Study in brain activity could lead to novel therapies in alcohol-related aggression
Severe problem drinking is clinically diagnosed as alcohol use disorder (AUD), a disease that in 2019 afflicted 14.1 million adults 18 years of age and older and one that continues to grow, according to the National Institute on Alcohol Abuse and Alcoholism. Aggressive behavior is often associated with alcohol abuse and, when extreme, may be clinically diagnosed as intermittent explosive disorder (AGG), a disease affecting around 7% of the population, as reported by the National Institutes of Health.
Today, a comprehensive treatment program for a patient with AUD-AGG might include medical detoxification, drug therapy, psychological counseling, and behavior modification therapies, such as anger management and stress reduction techniques like massage therapy, physical exercise or meditation. While studies testing behavioral therapies have been shown to result in positive physical and mental health benefits, they’ve done little to increase our understanding of the biomechanical and neurological processes at work in the brain during these behaviors. Recent advancements in technologies, such as MRI, have made it possible for scientists to look beyond the behavioral aspects of alcohol-related aggression in these patients and into the neurological changes occurring in their brains, as well as to measure and record those changes for further exploratory study.
One of those investigators is Emil Coccaro, MD, the George T. Harding III, MD, Jr. Endowed Professor of Psychiatry and Behavioral Health at The Ohio State University College of Medicine. His study, in collaboration with Andrea King, PhD, in the Department of Psychiatry and Behavioral Neuroscience at The University of Chicago, Aggression and SEIP: Neural Correlates During Alcohol Intoxication, Aggression and SEIP: Neural Correlates During Alcohol Intoxication, hopes to explain those processes and pave the way for the development of novel therapeutic interventions.
“This work will be critical to identifying targets for intervention to reduce alcohol-related aggressive behavior,” Dr. Cocarro says. “Thus, understanding the underlying neuroscience of social threat (SEIP) under the influence of alcohol will be critical to identifying targets for intervention to reduce alcohol-related aggressive behavior.”

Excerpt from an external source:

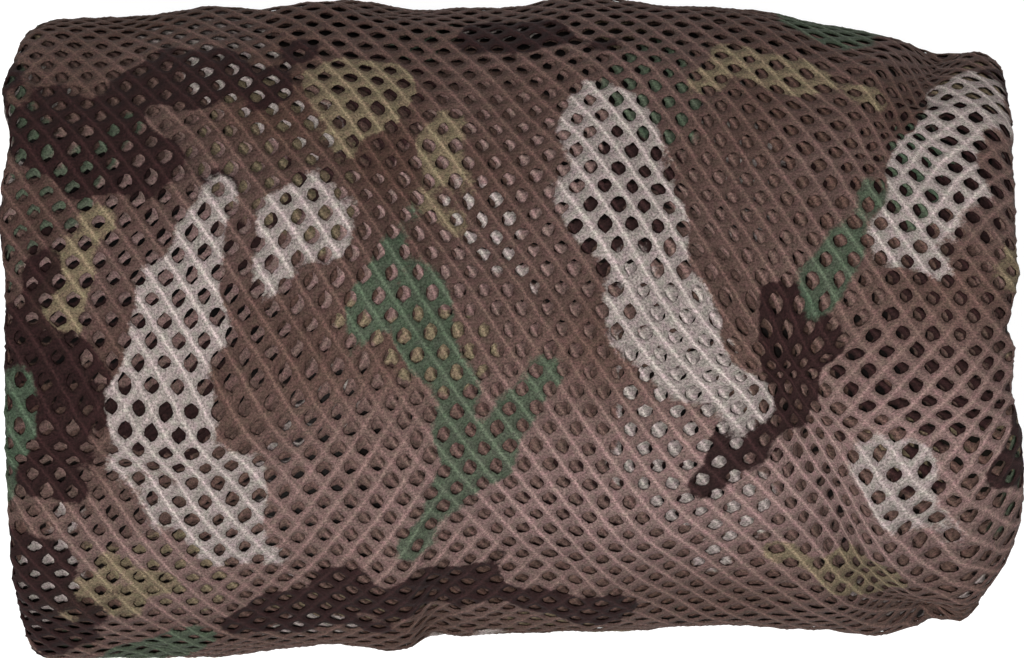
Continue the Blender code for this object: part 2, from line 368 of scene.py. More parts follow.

Previous research has shown that, in healthy subjects, acute alcohol intoxication alters cortico-limbic functioning, the area of the brain that facilitates aggressive behavior, and that individuals diagnosed with AUD or AUD+AGG exhibit similar anomalies in the cortico-limbic circuits of their brains. This study will examine more closely the neurocircuitry involved in the brain’s response to SEIP and aggression while under the acute influence of alcohol in individuals with and without AUG and/or AGG and measure against healthy controls.
Specifically, the study aims to demonstrate that alcohol blunts orbitofrontal (decision-making) and amygdala activity (aggression and fear) in response to explicit cues of threat, as well as cortico-limbic activity in response to ambiguous social cues of threat, and increases ventral striatal activity (the brain’s reward center) in both threat conditions.
The researchers hope that understanding these interactions will lead to the development of pharmacologic and cognitive behavioral-based interventions that could involve the rehabilitation of aberrant neuronal circuits underlying social cognitive function through neuroplasticity-based remediation exercises.